Comme souvent cependant avec ce gouvernement, les effets d’annonce dissimulent un maintien du statu quo ainsi qu’un manque de moyens budgétaires :
Concernant la prolongation des thèses : la durée des thèses est de 3 à 6 ans. L’article 14 de l’décret du 23 avril 2009, version consolidée). Cette prolongation est décidée par le Président de l’université (l’employeur), ce qui implique que le seul pouvoir du ministère est un pouvoir budgétaire visant à soutenir financièrement les établissements qui souhaiteraient accorder ces prolongations.
Or dès lors qu’il s’agit du financement de ces prolongations (contrats doctoraux et postdoctoraux), les annonces sont comme toujours beaucoup plus floues.
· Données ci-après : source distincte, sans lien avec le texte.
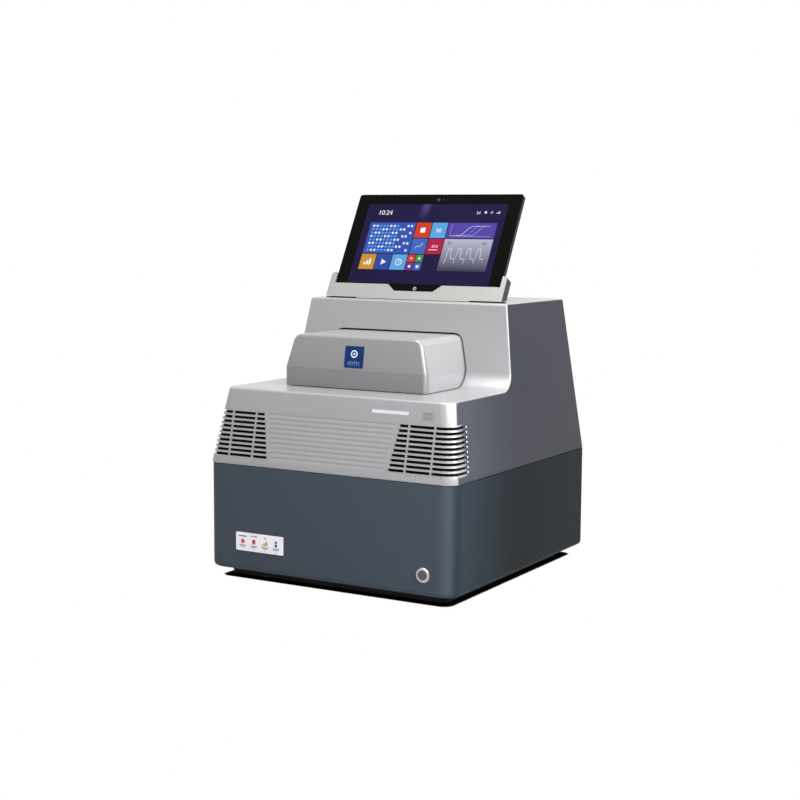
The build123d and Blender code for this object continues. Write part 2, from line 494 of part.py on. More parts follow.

Elles mentionnent un “accompagnement financier des prolongations de contrats doctoraux, en particulier pour l’ensemble des contrats financés par l’Etat (y compris CIFRE et financements ANR)”, sans plus de précisions. Cet ”accompagnement financier” semble donc concerner en priorité les contrats doctoraux dont le financement dépend directement de l’Etat (ANR, CIFRE, contrats ministériels) et non des universités. Or, les contrats doctoraux financés par les universités représentent le financement le plus fréquent des doctorant·e·s.
Sur ce dernier point, le communiqué du ministère précise que « les organismes et établissements pourront aussi, lorsque nécessaire, prolonger les contrats de ces personnels avec un accompagnement financier par l’État« . Là encore, la nature et le montant de cet accompagnement ne sont pas précisés. En définitive, la prolongation des contrats doctoraux et postdoctoraux dépendra du bon vouloir des Présidents d’université et directeurs d’établissement. Sans dotation budgétaire supplémentaire de la part du ministère, il est douteux que ceux-ci affectent de nouveaux crédits aux doctorant·e·s et aux post-doctorant·e·s (ces avancées devront être conquises par des mobilisations locales).
La duplicité du gouvernement doit être dénoncée : le matin, Frédérique Vidal annonce un soutien financier aux doctorant·e·s et aux docteur·e·s et de nouvelles aides matérielles et financières aux étudiant·e·s ; l’après-midi, la Commission Mixte Paritaire adopte une seconde loi de finances rectificative pour 2020, qui ne prévoit aucun crédit supplémentaire fléché pour la recherche ! Pire encore : la veille, tous les amendements déposés au Sénat en faveur de mesures d’urgences pour l’enseignement supérieur et la recherche, notamment pour les étudiant·e·s précaires, étaient rejetés par les sénateur·rice·s de la majorité, conformément aux consignes du gouvernement.
Enfin, concernant les doctorant·e·s non financé·e·s pour leur recherche, le ministère ne prévoit… rien ! C’est donc la double peine pour ces dernier·ères, qui non seulement ne voient pas leur travail de recherche rémunéré, mais devront également supporter eux-mêmes les coûts financiers d’une année supplémentaire de doctorat. Rappelons qu’environ un tiers des doctorant·e·s ne bénéficie d’aucun financement pour leur recherche (deux tiers en Lettres et Sciences Humaines et Sociales).
Au-delà des effets d’annonce en contexte de crise, le gouvernement ne semble donc pas prêt à traduire ses intentions en moyens réels. A défaut et dans l’attente que les conditions d’un mouvement social d’ampleur national soient réunies, seules des mobilisations locales permettront de s’assurer, université par université, que les enseignant·e·s et chercheur·se·s non-titulaires soient protégé·e·s de la crise et obtiennent satisfaction.